## [TASK PROMPT]
In the listing below, find the line containing "mesh = carried_grid(22, 3, place, flip=side" and the line containing "obj.parent = empty". Repeat exactly those two lines and every line between them, nothing more.

## [PROVIDED DATA]
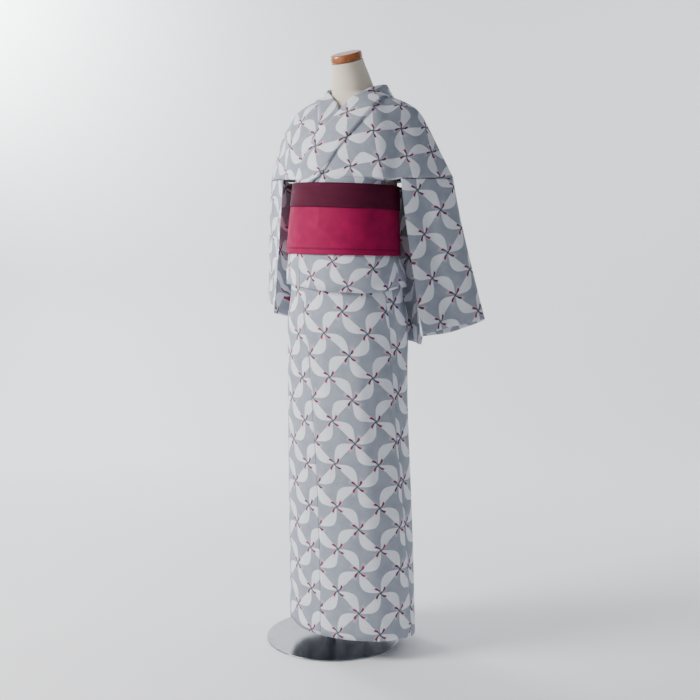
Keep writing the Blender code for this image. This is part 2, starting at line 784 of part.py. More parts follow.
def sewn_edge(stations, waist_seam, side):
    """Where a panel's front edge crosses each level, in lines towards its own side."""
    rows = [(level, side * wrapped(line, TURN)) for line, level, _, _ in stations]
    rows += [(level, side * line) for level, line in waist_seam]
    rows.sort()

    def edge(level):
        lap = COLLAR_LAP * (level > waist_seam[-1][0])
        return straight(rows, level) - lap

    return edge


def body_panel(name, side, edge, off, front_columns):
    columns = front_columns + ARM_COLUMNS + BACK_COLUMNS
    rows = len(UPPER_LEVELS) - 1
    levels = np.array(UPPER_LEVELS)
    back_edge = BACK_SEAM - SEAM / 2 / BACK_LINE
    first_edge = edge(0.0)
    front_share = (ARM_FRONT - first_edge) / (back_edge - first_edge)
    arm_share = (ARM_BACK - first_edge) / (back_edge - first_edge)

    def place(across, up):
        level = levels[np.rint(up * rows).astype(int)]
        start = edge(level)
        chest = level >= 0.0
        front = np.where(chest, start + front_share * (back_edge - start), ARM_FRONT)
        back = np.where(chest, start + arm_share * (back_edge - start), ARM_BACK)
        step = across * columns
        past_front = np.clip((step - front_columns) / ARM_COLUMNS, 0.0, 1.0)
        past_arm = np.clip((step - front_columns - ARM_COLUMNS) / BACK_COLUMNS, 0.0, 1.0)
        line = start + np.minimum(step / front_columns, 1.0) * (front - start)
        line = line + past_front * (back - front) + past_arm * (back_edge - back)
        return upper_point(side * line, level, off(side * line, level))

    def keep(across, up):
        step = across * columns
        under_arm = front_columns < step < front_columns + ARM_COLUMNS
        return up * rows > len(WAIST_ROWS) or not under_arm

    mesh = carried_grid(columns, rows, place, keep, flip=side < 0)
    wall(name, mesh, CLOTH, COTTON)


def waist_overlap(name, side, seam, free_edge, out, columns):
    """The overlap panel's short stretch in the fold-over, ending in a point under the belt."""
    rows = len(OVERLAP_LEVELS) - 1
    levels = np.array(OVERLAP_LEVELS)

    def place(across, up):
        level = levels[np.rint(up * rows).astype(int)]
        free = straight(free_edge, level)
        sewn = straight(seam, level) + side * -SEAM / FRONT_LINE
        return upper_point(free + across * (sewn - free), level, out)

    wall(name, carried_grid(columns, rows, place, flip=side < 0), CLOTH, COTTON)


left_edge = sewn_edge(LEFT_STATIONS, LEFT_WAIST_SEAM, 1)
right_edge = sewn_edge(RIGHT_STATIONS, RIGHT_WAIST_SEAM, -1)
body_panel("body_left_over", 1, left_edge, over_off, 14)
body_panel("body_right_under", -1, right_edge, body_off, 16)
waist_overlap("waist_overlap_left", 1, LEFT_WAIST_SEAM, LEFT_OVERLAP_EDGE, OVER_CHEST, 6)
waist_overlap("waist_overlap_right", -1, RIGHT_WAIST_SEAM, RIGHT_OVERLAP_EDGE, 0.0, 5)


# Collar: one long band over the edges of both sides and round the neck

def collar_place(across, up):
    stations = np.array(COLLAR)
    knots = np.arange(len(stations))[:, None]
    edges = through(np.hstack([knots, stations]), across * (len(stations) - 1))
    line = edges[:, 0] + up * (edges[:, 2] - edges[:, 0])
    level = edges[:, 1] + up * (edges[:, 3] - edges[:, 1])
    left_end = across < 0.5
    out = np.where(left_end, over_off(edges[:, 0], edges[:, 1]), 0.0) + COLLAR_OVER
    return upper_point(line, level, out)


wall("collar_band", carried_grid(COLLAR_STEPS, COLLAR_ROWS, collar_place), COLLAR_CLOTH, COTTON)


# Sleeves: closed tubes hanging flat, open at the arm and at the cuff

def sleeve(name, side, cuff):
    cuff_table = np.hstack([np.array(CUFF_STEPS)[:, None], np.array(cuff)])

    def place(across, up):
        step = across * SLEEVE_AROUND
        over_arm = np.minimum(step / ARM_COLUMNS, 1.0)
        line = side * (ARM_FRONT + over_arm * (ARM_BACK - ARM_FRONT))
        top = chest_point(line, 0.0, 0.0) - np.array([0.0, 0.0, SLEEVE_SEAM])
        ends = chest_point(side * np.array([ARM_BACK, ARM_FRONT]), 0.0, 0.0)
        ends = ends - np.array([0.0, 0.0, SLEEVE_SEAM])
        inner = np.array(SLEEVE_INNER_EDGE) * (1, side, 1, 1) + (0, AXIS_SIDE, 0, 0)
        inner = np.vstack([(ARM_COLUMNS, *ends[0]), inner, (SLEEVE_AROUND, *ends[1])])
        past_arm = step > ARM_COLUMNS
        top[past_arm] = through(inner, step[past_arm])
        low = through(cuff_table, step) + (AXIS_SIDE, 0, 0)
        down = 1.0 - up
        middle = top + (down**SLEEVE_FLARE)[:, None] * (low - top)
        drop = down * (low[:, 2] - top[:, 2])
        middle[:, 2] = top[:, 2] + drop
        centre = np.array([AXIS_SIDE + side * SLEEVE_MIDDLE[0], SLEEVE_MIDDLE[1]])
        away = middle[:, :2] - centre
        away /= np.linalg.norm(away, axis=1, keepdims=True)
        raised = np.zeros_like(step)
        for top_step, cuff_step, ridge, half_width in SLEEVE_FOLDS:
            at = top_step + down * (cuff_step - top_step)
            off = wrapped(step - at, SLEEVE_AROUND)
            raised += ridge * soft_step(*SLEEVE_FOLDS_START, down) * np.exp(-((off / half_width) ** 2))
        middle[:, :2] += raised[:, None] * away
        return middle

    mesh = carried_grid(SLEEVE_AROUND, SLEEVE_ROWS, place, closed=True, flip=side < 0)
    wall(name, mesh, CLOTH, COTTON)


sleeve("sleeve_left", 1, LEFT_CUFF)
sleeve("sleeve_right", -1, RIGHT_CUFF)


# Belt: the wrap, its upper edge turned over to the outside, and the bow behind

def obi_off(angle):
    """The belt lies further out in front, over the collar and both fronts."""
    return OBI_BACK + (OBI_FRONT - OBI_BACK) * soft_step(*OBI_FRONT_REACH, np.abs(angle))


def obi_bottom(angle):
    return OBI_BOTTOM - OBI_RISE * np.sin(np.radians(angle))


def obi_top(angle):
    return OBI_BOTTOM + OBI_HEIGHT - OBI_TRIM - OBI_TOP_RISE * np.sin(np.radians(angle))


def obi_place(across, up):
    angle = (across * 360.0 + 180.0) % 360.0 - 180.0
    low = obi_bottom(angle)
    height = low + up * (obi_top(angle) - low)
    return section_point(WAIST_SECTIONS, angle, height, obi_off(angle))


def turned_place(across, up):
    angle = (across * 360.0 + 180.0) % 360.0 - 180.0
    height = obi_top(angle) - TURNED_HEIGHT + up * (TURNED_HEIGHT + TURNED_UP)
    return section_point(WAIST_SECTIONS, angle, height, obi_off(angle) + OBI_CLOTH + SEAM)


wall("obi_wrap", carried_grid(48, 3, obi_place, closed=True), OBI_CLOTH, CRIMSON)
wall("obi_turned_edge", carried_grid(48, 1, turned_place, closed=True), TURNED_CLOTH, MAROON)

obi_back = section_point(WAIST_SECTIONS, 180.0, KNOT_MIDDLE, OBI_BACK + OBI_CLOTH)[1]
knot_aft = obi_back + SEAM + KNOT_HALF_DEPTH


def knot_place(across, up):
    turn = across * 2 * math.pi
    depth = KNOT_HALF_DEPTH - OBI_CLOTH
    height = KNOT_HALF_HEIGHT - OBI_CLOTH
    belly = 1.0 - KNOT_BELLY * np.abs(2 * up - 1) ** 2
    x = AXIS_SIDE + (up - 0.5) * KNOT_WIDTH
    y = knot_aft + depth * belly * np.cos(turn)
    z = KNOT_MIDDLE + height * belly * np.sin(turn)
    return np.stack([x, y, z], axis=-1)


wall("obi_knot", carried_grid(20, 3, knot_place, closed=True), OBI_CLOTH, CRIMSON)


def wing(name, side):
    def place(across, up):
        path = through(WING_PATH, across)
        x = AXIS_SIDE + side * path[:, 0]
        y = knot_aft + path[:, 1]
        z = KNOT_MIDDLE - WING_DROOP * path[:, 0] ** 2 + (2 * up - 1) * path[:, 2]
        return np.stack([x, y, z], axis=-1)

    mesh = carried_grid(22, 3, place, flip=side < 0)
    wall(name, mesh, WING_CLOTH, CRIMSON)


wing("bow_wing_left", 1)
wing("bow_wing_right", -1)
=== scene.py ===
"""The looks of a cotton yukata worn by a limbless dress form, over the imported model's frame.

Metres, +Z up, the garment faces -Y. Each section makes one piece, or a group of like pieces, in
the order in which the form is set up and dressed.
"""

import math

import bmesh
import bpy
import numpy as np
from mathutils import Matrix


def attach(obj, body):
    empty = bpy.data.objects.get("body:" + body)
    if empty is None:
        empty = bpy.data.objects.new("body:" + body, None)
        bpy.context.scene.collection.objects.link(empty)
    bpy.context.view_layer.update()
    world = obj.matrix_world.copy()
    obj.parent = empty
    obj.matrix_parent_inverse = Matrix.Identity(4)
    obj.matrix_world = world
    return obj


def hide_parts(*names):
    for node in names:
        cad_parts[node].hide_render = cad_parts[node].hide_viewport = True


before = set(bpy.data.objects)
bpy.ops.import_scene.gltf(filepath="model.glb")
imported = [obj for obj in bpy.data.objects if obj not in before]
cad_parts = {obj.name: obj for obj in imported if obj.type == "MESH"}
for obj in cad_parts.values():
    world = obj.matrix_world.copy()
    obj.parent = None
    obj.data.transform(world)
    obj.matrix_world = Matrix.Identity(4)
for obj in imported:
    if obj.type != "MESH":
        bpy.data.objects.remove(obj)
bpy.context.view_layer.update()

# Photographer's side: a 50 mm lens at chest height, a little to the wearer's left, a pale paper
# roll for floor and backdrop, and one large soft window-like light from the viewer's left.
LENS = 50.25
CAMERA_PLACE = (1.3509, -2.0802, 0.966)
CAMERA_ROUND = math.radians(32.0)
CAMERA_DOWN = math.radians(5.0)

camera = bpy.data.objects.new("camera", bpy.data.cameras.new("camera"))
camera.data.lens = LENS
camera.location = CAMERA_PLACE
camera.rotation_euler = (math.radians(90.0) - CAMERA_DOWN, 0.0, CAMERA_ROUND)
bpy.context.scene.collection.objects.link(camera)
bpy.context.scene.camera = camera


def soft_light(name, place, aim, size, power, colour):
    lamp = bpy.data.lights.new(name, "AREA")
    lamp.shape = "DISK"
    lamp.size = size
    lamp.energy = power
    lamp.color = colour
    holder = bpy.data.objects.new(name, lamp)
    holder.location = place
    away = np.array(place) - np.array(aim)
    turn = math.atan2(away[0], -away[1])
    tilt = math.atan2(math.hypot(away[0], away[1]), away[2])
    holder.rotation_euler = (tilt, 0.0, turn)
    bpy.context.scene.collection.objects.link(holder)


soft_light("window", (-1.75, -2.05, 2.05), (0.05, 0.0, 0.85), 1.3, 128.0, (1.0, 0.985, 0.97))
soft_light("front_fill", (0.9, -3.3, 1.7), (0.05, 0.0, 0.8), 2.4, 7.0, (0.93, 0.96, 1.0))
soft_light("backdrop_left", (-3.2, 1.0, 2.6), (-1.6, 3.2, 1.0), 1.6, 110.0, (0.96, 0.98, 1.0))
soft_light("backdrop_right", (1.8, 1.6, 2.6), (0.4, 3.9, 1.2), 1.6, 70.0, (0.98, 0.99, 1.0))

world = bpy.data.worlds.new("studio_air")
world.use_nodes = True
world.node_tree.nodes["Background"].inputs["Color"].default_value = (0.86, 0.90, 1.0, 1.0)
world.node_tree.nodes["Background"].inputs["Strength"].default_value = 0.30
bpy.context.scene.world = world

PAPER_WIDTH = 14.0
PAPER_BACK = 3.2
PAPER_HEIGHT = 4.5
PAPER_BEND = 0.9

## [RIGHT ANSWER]
    mesh = carried_grid(22, 3, place, flip=side < 0)
    wall(name, mesh, WING_CLOTH, CRIMSON)


wing("bow_wing_left", 1)
wing("bow_wing_right", -1)
=== scene.py ===
"""The looks of a cotton yukata worn by a limbless dress form, over the imported model's frame.

Metres, +Z up, the garment faces -Y. Each section makes one piece, or a group of like pieces, in
the order in which the form is set up and dressed.
"""

import math

import bmesh
import bpy
import numpy as np
from mathutils import Matrix


def attach(obj, body):
    empty = bpy.data.objects.get("body:" + body)
    if empty is None:
        empty = bpy.data.objects.new("body:" + body, None)
        bpy.context.scene.collection.objects.link(empty)
    bpy.context.view_layer.update()
    world = obj.matrix_world.copy()
    obj.parent = empty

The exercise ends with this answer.